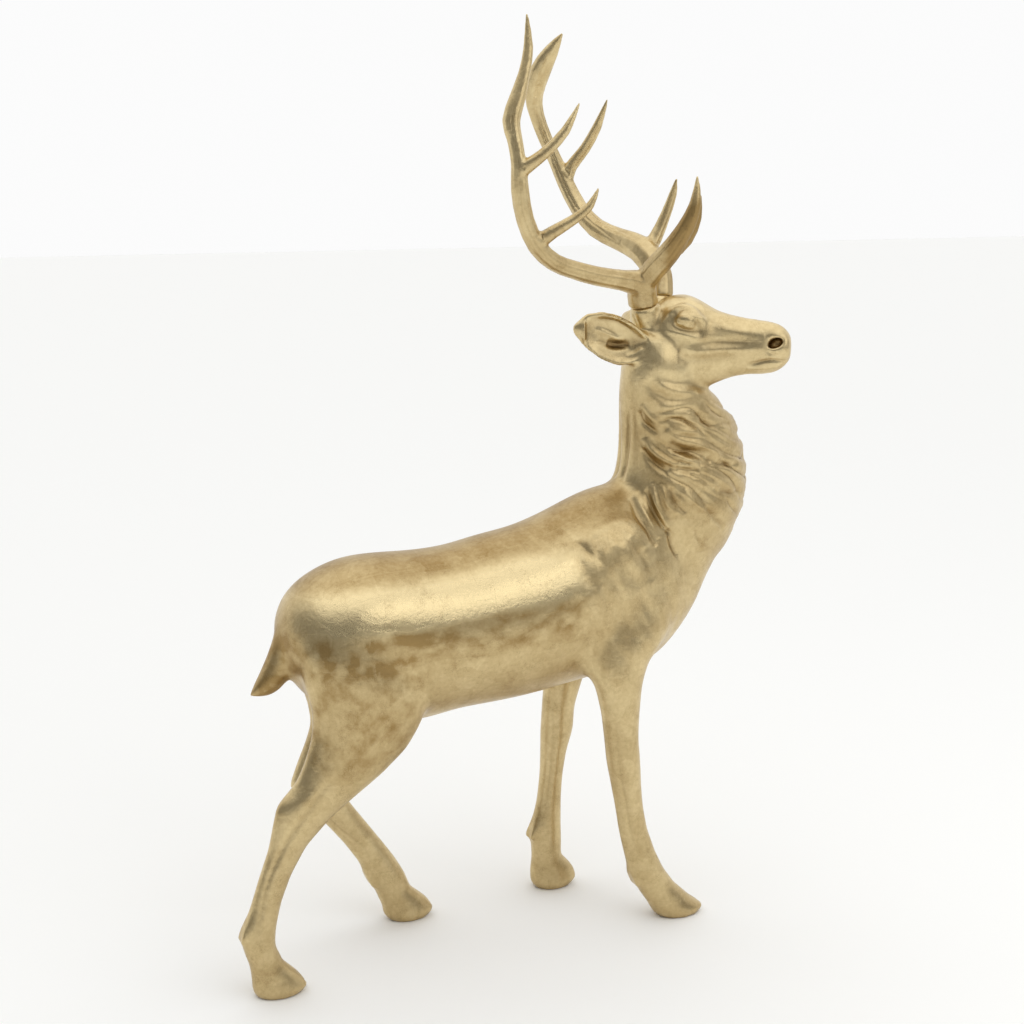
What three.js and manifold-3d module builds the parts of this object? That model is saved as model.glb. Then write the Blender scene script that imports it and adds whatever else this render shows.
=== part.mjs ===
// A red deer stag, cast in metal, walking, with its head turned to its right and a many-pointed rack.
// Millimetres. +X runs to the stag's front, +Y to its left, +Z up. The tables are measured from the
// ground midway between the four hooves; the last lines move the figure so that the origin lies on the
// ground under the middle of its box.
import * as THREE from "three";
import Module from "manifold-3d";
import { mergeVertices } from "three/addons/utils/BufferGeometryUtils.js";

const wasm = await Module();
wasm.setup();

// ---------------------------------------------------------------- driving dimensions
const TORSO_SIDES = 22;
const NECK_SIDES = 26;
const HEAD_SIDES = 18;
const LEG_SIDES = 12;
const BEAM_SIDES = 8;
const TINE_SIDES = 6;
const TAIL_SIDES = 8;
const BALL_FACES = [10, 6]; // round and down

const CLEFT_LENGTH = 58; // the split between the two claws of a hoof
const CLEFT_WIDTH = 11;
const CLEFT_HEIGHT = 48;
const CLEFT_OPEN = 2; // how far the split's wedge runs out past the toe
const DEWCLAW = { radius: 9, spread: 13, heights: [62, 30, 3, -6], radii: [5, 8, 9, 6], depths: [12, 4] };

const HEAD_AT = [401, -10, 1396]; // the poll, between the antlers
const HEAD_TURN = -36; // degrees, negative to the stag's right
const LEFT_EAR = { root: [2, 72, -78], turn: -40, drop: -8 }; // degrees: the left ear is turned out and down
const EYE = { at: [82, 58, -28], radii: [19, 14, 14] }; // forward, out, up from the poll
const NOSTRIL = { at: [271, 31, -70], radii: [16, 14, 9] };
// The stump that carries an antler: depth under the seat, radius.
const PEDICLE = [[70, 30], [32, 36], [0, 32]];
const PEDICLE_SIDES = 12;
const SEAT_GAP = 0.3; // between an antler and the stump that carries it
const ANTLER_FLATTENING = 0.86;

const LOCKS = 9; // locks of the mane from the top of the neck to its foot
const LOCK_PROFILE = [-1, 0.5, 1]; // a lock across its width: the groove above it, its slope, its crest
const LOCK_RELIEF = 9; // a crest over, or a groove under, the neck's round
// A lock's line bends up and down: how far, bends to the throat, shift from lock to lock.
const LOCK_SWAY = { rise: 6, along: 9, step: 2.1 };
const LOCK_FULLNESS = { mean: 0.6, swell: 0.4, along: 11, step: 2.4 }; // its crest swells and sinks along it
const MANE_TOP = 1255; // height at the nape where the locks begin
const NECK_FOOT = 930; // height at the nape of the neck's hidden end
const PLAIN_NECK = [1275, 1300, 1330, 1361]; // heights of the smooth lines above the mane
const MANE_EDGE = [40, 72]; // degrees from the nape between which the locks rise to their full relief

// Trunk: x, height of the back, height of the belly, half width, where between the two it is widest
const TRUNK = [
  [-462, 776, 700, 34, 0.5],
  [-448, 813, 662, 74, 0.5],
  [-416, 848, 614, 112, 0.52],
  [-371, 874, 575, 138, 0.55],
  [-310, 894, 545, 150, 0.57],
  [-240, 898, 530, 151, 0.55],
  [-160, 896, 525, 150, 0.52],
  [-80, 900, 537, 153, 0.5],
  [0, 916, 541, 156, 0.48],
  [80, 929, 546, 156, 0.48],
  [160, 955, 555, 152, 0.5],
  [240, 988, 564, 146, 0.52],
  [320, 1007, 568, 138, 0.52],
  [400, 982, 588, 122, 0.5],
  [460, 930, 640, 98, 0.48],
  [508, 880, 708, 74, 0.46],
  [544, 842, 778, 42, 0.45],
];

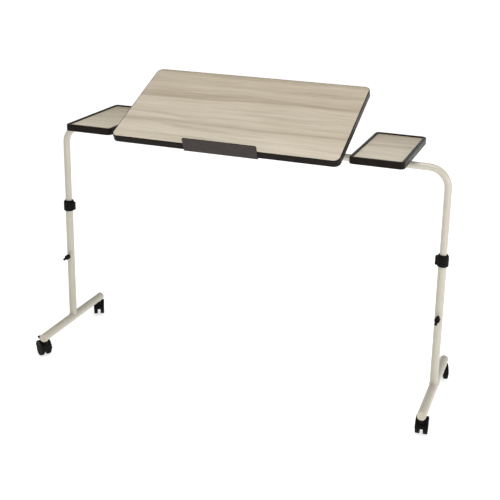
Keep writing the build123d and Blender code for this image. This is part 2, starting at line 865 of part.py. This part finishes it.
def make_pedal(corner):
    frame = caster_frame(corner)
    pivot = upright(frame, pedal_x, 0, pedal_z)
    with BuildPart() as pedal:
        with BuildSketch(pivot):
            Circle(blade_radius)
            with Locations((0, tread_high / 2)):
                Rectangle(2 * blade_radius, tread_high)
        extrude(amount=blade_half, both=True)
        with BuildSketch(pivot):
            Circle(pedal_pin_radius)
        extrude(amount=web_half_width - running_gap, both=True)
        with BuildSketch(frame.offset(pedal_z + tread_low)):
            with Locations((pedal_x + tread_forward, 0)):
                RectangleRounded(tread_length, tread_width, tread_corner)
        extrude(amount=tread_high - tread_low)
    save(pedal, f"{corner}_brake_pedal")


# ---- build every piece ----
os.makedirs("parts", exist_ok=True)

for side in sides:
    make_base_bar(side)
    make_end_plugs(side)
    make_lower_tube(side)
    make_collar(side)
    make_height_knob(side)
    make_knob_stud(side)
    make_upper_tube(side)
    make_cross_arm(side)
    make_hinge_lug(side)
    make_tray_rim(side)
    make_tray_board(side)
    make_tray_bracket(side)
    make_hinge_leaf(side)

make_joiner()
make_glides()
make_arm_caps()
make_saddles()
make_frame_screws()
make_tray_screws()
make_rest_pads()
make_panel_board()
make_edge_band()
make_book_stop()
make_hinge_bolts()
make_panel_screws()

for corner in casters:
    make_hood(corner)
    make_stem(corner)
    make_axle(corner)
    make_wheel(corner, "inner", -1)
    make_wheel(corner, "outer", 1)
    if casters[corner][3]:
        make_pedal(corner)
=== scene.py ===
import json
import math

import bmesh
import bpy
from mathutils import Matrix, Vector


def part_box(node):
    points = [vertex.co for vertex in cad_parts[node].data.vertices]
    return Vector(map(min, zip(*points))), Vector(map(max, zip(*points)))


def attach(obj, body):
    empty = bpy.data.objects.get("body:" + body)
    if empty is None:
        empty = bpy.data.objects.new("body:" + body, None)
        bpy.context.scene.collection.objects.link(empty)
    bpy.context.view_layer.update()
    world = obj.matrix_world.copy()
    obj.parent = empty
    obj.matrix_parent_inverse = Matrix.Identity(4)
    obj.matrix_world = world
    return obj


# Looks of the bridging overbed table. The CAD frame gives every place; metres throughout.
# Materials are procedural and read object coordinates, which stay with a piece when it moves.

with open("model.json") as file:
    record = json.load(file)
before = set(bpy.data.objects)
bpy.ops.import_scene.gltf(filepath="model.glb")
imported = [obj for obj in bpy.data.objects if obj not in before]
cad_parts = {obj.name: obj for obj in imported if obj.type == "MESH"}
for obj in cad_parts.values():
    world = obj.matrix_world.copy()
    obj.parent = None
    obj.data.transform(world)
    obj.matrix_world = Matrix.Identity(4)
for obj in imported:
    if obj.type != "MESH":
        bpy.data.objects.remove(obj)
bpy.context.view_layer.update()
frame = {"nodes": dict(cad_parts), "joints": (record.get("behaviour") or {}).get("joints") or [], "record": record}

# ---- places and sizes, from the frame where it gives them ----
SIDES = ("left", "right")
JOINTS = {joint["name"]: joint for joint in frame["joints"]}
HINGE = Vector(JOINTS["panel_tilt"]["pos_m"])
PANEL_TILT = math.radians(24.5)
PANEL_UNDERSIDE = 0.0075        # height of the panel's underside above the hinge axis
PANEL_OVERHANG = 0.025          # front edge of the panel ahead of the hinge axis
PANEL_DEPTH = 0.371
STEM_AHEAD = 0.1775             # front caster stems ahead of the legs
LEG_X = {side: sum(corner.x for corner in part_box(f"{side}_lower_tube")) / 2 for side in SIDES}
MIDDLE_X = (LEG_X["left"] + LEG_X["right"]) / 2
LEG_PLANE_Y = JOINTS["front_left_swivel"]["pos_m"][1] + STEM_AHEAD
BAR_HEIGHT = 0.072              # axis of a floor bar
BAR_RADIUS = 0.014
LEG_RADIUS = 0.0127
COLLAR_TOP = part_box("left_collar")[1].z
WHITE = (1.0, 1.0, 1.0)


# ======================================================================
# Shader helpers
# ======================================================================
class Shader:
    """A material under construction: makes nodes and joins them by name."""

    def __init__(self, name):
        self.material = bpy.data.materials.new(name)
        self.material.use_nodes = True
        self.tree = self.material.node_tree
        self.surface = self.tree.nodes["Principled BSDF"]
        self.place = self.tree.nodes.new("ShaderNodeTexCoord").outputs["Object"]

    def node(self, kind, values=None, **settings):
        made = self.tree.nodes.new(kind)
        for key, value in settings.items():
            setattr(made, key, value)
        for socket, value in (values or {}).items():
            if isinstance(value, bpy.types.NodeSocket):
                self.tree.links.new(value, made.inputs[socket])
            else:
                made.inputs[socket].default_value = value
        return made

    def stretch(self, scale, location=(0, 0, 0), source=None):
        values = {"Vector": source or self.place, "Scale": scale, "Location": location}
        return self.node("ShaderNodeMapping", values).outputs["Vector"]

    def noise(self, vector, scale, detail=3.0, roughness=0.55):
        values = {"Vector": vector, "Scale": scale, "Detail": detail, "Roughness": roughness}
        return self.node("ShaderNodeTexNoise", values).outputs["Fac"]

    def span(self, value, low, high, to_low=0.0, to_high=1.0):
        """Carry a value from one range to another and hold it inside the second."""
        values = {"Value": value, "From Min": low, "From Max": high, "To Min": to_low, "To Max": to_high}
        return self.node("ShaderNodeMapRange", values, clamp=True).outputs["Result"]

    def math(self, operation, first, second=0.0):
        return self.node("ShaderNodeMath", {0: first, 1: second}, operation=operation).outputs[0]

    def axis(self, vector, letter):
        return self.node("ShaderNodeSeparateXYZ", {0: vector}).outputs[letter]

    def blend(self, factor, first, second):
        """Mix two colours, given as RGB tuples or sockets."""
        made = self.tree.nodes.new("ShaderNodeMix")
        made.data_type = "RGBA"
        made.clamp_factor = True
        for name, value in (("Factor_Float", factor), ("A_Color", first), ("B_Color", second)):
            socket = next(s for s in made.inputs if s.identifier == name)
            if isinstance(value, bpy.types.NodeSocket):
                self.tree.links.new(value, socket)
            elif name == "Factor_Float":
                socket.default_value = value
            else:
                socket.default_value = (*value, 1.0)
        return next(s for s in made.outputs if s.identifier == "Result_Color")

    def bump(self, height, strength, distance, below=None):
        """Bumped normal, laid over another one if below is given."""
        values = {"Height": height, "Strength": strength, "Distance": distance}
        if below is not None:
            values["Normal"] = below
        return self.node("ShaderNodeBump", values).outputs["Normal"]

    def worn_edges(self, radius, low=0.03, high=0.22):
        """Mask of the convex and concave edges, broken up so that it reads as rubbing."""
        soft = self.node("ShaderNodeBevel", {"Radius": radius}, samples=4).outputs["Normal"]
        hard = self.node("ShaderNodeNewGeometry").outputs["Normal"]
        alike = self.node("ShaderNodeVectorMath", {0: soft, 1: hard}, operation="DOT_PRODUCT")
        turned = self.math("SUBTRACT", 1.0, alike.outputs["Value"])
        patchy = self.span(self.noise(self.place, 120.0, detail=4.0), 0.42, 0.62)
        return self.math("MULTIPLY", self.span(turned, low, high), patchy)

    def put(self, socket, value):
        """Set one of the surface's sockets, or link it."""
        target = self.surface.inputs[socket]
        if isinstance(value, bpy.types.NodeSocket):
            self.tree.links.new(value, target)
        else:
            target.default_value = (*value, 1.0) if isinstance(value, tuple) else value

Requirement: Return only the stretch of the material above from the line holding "# ---- build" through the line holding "# Materials are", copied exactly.

Written solution:
# ---- build every piece ----
os.makedirs("parts", exist_ok=True)

for side in sides:
    make_base_bar(side)
    make_end_plugs(side)
    make_lower_tube(side)
    make_collar(side)
    make_height_knob(side)
    make_knob_stud(side)
    make_upper_tube(side)
    make_cross_arm(side)
    make_hinge_lug(side)
    make_tray_rim(side)
    make_tray_board(side)
    make_tray_bracket(side)
    make_hinge_leaf(side)

make_joiner()
make_glides()
make_arm_caps()
make_saddles()
make_frame_screws()
make_tray_screws()
make_rest_pads()
make_panel_board()
make_edge_band()
make_book_stop()
make_hinge_bolts()
make_panel_screws()

for corner in casters:
    make_hood(corner)
    make_stem(corner)
    make_axle(corner)
    make_wheel(corner, "inner", -1)
    make_wheel(corner, "outer", 1)
    if casters[corner][3]:
        make_pedal(corner)
=== scene.py ===
import json
import math

import bmesh
import bpy
from mathutils import Matrix, Vector


def part_box(node):
    points = [vertex.co for vertex in cad_parts[node].data.vertices]
    return Vector(map(min, zip(*points))), Vector(map(max, zip(*points)))


def attach(obj, body):
    empty = bpy.data.objects.get("body:" + body)
    if empty is None:
        empty = bpy.data.objects.new("body:" + body, None)
        bpy.context.scene.collection.objects.link(empty)
    bpy.context.view_layer.update()
    world = obj.matrix_world.copy()
    obj.parent = empty
    obj.matrix_parent_inverse = Matrix.Identity(4)
    obj.matrix_world = world
    return obj


# Looks of the bridging overbed table. The CAD frame gives every place; metres throughout.
# Materials are procedural and read object coordinates, which stay with a piece when it moves.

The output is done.